- **Task directions**
From the listing below, pick out each line with the word "bodies".

- **Rows from an object dataset**

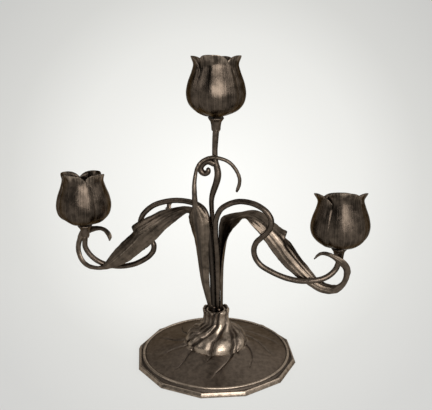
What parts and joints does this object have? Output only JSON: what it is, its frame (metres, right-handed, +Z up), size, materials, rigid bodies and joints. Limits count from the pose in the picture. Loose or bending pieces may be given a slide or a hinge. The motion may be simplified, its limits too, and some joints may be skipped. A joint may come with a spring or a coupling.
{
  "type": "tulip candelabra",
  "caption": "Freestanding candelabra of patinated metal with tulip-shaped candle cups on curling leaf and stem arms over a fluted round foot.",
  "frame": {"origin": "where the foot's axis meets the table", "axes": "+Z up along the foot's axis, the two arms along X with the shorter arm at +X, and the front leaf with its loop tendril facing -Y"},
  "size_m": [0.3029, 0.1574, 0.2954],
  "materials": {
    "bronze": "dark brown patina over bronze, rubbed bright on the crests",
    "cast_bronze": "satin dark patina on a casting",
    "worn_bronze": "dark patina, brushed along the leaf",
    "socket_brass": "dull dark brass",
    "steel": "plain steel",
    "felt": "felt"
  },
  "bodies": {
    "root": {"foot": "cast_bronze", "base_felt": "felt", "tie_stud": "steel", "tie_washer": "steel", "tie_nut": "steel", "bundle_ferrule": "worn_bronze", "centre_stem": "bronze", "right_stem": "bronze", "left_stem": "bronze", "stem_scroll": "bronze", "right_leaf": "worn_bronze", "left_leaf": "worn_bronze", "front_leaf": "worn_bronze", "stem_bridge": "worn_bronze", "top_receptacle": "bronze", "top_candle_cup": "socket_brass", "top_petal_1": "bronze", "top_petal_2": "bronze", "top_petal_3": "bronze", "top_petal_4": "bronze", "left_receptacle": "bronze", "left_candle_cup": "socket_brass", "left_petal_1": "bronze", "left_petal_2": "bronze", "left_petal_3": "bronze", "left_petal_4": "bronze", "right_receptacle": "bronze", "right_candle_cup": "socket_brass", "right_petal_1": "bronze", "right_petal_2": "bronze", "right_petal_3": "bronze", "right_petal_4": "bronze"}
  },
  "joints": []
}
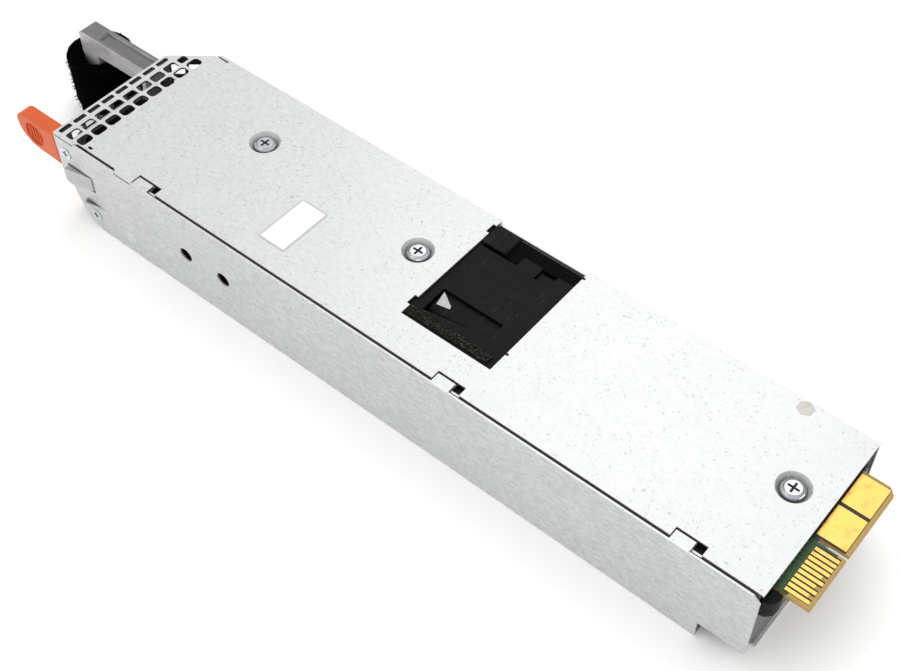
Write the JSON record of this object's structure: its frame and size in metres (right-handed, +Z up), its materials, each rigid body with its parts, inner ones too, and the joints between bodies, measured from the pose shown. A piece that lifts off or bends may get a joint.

- **Written response**
What parts and joints does this object have? Output only JSON: what it is, its frame (metres, right-handed, +Z up), size, materials, rigid bodies and joints. Limits count from the pose in the picture. Loose or bending pieces may be given a slide or a hinge. The motion may be simplified, its limits too, and some joints may be skipped. A joint may come with a spring or a coupling.
  "bodies": {
Write the JSON record of this object's structure: its frame and size in metres (right-handed, +Z up), its materials, each rigid body with its parts, inner ones too, and the joints between bodies, measured from the pose shown. A piece that lifts off or bends may get a joint.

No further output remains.